Deborah Barton Editor & Author

Thomas O. Haakenson is Associate Professor in both the Visual Studies Program and the Critical Studies Program at California College of the Arts. His books include Representations of German Identity (co-edited with Deborah Ascher Barnstone); Spectacle (co-edited with Jennifer L. Creech), and Jürgen Habermas and the European Economic Crisis: Cosmopolitanism Reconsidered (co-edited with Gaspare M. Genna and Ian W. Wilson).He has authored essays for New German Critique, Cabinet, Rutgers Art Review, German Studies Review and the anthologies Legacies of Modernism as well as Memorialization in Germany Since 1945.

Tirza True Latimer is Associate Professor in the undergraduate Visual Studies Program and the graduate Visual and Critical Studies Program at California College of the Arts. Her books include Eccentric Modernisms: Making Differences in the History of American Art, Women Together / Women Apart: Portraits of Lesbian Paris, The Modern Woman Revisited: Paris Between the Wars (with Whitney Chadwick), and the exhibition companion book Seeing Gertrude Stein: Five Stories (with Wanda Corn).

Carol Hager is Professor of Political Science on the Clowes Professorship in Science and Public Policy at Bryn Mawr College. Her books include Technological Democracy: Bureaucracy and Citizenry in the German Energy Debate as well as NIMBY is Beautiful: Local Activism and Environmental Innovation Around the World (co-edited with Mary Alice Haddad). Hager co-founded Bryn Mawr College’s New Media Project and serves as Director of the Center for the Social Sciences.

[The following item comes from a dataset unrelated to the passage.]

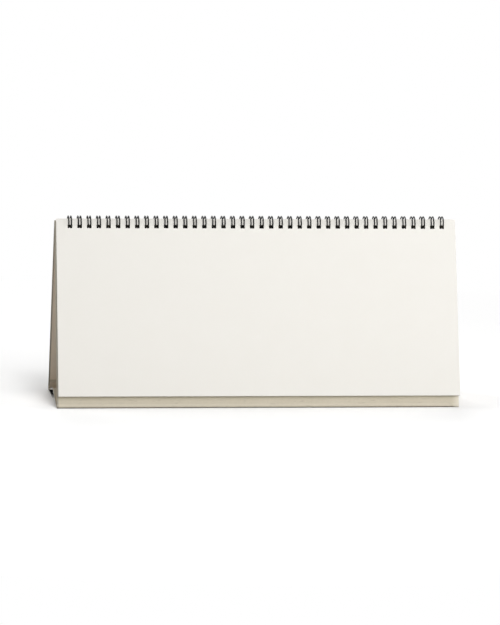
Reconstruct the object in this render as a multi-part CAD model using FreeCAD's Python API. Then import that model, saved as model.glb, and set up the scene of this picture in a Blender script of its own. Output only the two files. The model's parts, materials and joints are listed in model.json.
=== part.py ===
"""Desk calendar: a folded board stand, a pad of leaves and a double-loop wire binding.

Millimetres. The origin is the middle of the footprint on the table. +X runs to the
reader's right, the leaves face -Y and lean back, and +Z is up.
"""
import FreeCAD, Part
import math
import os

Vector = FreeCAD.Vector
X_AXIS = Vector(1, 0, 0)

# The sheets
SHEET_WIDTH = 354.5        # leaves and board are cut to the same width
PANEL_HEIGHT = 166.8       # slanted height of each standing panel of the board
BOTTOM_STRIP = 10.4        # board left bare below the leaves, along the slope
PAD_THICKNESS = 1.5        # thirteen leaves pressed together
PAD_SHIFT = 1.25           # the pad sits this much further right than the board
PAD_GAP = 0.3              # air between the pad and the panel that it leans on

# The folded board
BOARD = 1.1                # thickness
LEAN_DEG = 18.0            # how far each panel leans from upright
TOP_GAP = 0.5              # between the inner top edges of the two panels
RIDGE_HEIGHT = 9.4         # middle of the board above the table at the raised crease
FOLD_RADIUS = 0.3          # inside radius of every fold
FOOT_FLAT = 1.2            # width of the flat that each bottom fold stands on
TOP_EASE = 0.45            # rounding of the outer top edges, which the leaves pass over

# The wire binding
LOOP_DIAMETER = 12.7       # over the outside of a closed loop
WIRE = 1.1                 # diameter of the coated wire
PITCH = 25.4 / 3           # three holes to the inch
PAIR_SPACING = 2.33        # between the middles of the two wires of a loop
END_MARGIN = 12.0          # least distance from a leaf's side to the first loop
SPINE_BEND = 0.8           # radius of the wire's middle where a loop meets the spine
CLOSURE_GAP = 0.4          # air between the loop tips and the spine
PAD_CORNER_DEG = 33.1      # the pad's top front edge, seen from the loop's middle

# Clearances
CORNER_CLEARANCE = 0.22    # pad's top front edge to the inside of the loops
SWING_CLEARANCE = 0.12     # panel's eased top edge to the swinging pad
HOLE_CLEARANCE = 0.15      # wire to a hole's upper and lower side
SIDE_CLEARANCE = 0.335     # wire to a hole's left and right side
HOLE_CORNER = 0.4          # corner radius of a punched hole
HOLE_RISE = 0.35           # the holes in front start this much above the wire's way
SAME_PLACE = 1e-4          # two points nearer than this are one

LEAN = math.radians(LEAN_DEG)
loop_outside = LOOP_DIAMETER / 2
loop_middle = loop_outside - WIRE / 2
loop_inside = loop_outside - WIRE

# Distances from the loop's middle, square to the front panel and along it
pad_corner = loop_inside - CORNER_CLEARANCE
pad_front = pad_corner * math.cos(math.radians(PAD_CORNER_DEG))
pad_back = pad_front - PAD_THICKNESS
panel_front = pad_back - PAD_GAP
pad_top = pad_corner * math.sin(math.radians(PAD_CORNER_DEG))


def mirrored(point):
    """The same point on the other side of the upright plane through the raised crease."""
    return Vector(point.x, -point.y, point.z)


# The stand is symmetric about that plane
top_half_depth = BOARD * math.cos(LEAN) + TOP_GAP / 2
half_depth = PANEL_HEIGHT * math.sin(LEAN) + top_half_depth
up_the_panel = Vector(0, math.sin(LEAN), math.cos(LEAN))
out_of_the_panel = Vector(0, -math.cos(LEAN), math.sin(LEAN))
front_top = Vector(0, -top_half_depth, PANEL_HEIGHT * math.cos(LEAN))
front_rounding = front_top - (up_the_panel + out_of_the_panel) * TOP_EASE


def highest_panel_top(rounding):
    """Panel's height over the loop's middle at which the pad just swings past an edge."""
    reach = pad_back - SWING_CLEARANCE - TOP_EASE
    across = front_top - out_of_the_panel * panel_front - rounding
    along = across.dot(up_the_panel)
    return along + math.sqrt(reach ** 2 - across.Length ** 2 + along ** 2)


panel_top = min(highest_panel_top(front_rounding), highest_panel_top(mirrored(front_rounding)))
loop_axis = front_top - up_the_panel * panel_top - out_of_the_panel * panel_front

# The back panel is drawn as a front panel and mirrored, so the loop's middle is too
back_panel_top = (front_top - mirrored(loop_axis)).dot(up_the_panel)
back_panel_front = (front_top - mirrored(loop_axis)).dot(out_of_the_panel)

# The leaves turn over the loops until the pad's top back edge meets the back panel
pad_top_back = math.hypot(pad_back, pad_top)
free_turn = 180 - 2 * LEAN_DEG - math.degrees(
    math.atan2(pad_top, pad_back) - math.acos((back_panel_front + SWING_CLEARANCE) / pad_top_back))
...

Deborah Barton is Assistant Professor of Modern German History at the Université de Montréal. She received her PhD from the University of Toronto in 2015. Her research interests focus on journalism, gender, the two World Wars, and representations of violence in the media. She is currently revising her manuscript, titled «Writing for Dictatorship, Refashioning for Democracy: Women Journalists in the Nazis and Post-war Press,» for publication.